- Born: 1969 (age 56–57) Pakistan
- Citizenship: Pakistan
- Education: Quaid-i-Azam University City, University of London
- Occupation: Journalist
- Years active: 1992–present
- Spouse: Kaneez Sughra
- Children: 2

YouTube information
- Channel: Matiullah Jan MJtv;
- Years active: 2018–present
- Genre: Journalism
- Subscribers: 503k
- Views: 110 million

= Matiullah Jan =

Pakistani journalist

 Matiullah Jan (Note: مطیع اللہ جان) (born 1969) is a Pakistani journalist and author who reports from the Supreme Court of Pakistan. He is also the host of Sahafi on Neo News and runs his YouTube channel, MJtv.

== Early life and education ==
Matiullah Jan was born in 1969 into a military family. His father was a Pakistan Army officer. He briefly attended the Pakistan Military Academy before turning to journalism.

He later earned a master's degree in defence and strategic studies from Quaid-i-Azam University, followed by another master's degree in international journalism from City, University of London. He attended the London program as a Chevening Scholar in 2001–02.

== Career ==
Jan began his journalism career in the mid-1990s, working at Radio Pakistan and The Frontier Post, and later as a reporter for News Network International (NNI). He also worked for Pakistan Television (PTV).

After completing his studies in the United Kingdom, Jan joined Dawn News in the late 2000s as a special correspondent covering the Supreme Court and legal affairs. He later hosted Apna Apna Gareban (lit. 'Own Collar'), a current-affairs program examining misconduct within media and political institutions. The program attracted controversy and was taken off air, after which Jan left Dawn News in 2012. Later, he joined Waqt News, where he hosted a similar investigative talk show focused on governance, corruption, and the rule of law. During this period, he also wrote opinion columns for The Nation and Nawa-i-Waqt.
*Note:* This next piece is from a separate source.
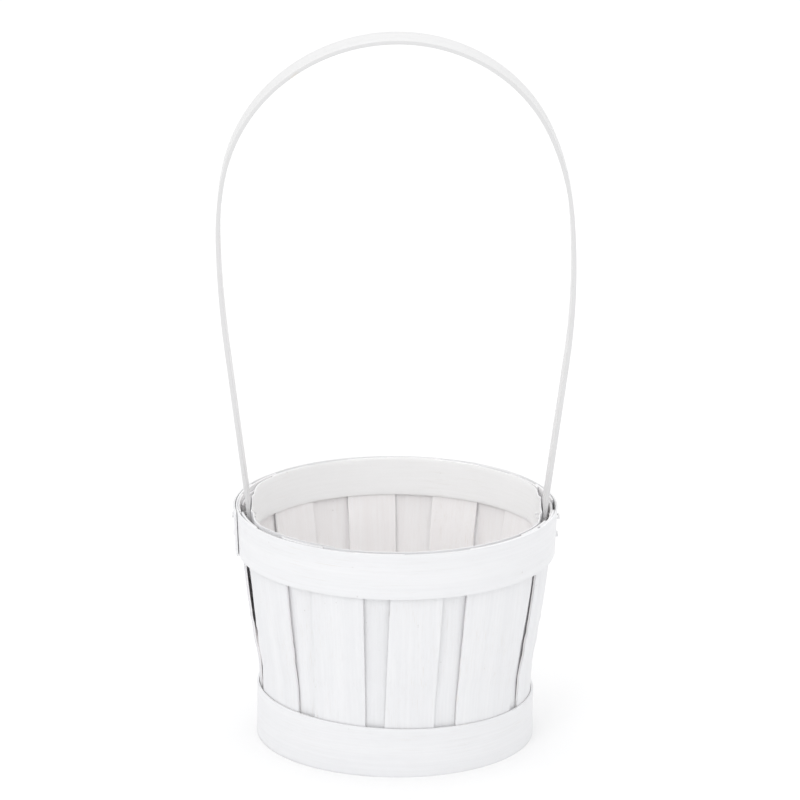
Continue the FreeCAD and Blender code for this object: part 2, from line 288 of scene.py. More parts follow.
def cut_stave(node, wall, levels, lifts):
    """One stave: sawn from the wall, warped, curled at its edges, thickened and eased."""
    stave = copy_piece(wall, node + "_veneer")
    sides = stave_sides(node)
    open_mesh(stave)
    for (foot, top), outward in zip(sides, (-1.0, 1.0)):
        saw_side(levels, foot, top, outward)
    trim = random.uniform(-0.8, 0.1) * MM
    bpy.ops.mesh.select_all(action="SELECT")
    bpy.ops.mesh.bisect(plane_co=(0, 0, levels[-1][0] - trim),
                        plane_no=(random.uniform(-0.02, 0.02), random.uniform(-0.02, 0.02), 1),
                        clear_outer=True)
    for (foot, top), lift in zip(sides, lifts):
        if lift:
            curl_edge(stave, levels, foot, top, lift)
    close_mesh()
    warp_piece(stave, STAVE_WARP)
    apply_modifier(stave, "SOLIDIFY", thickness=STAVE_THICKNESS, offset=-1.0,
                   use_even_offset=True)
    tidy_shell(stave)
    ease_edges(stave, STAVE_EDGE)
    middle = (sides[0][0] + sides[1][1]) / 2

    def locate(point):
        turn = math.remainder(heading_of(point) - middle, math.tau)
        reach = reach_of(point)
        return Vector((point.z, turn * reach, reach))

    mark_strip(stave, locate)
    return stave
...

In September 2017, unidentified assailants threw a brick through the windshield of his car near Islamabad while he was driving with his children. He was not injured. Due to his criticism of the military establishment he has been threatened many times. In 2018, he was sacked from Waqt News, where he was working as a TV host. He then launched his YouTube channel, MJtv, where he began publishing independent reporting and commentary.

In 2020, Jan interviewed former DG FIA. In July 2020, Jan was abducted in Islamabad outside the school where his wife works. CCTV footage showed armed men forcing him into a vehicle. His car was later found abandoned. The abduction occurred one day before he was scheduled to appear before the Supreme Court in a contempt of court case related to a tweet critical of the judiciary. He was released approximately 12 hours later and left blindfolded on the outskirts of the city. No suspects were arrested, despite a criminal case being filed.

In 2023, he returned to television as host of Sahafi (lit. 'Journalist') on Neo News, while continuing to publish content on his digital platform. In November 2024, Jan was detained in Islamabad and charged with drug possession, resisting arrest, and terrorism. Police claimed narcotics were recovered from his vehicle at a checkpoint. Jan denied the allegations, stating that he was detained by unidentified men while covering a protest and that the charges were fabricated. An anti-terrorism court granted him bail days later.

==Personal life==
Matiullah is married to Kaneez Sughra and is based in Islamabad.

== Publications ==
He has authored or co-authored the following publications:
- Guaranteeing Copyright: Media Manager's Guide to Pakistani Broadcast Law, Internews, 2004. Co-authored with Muhammad Aftab Alam.
- Media in Pakistan, Growing Space, Shrinking Freedoms: Annual Report on State of Media Freedoms in Pakistan, Internews, 2005. Co-authored with Adnan Rehmat.
- Watching the Watchdog, How Pakistan is Front Paged and Headlined? : a Report on Trends in Pakistani Media, Centre for Civic Education Pakistan, 2006. Co-authored with Zafarullah Khan.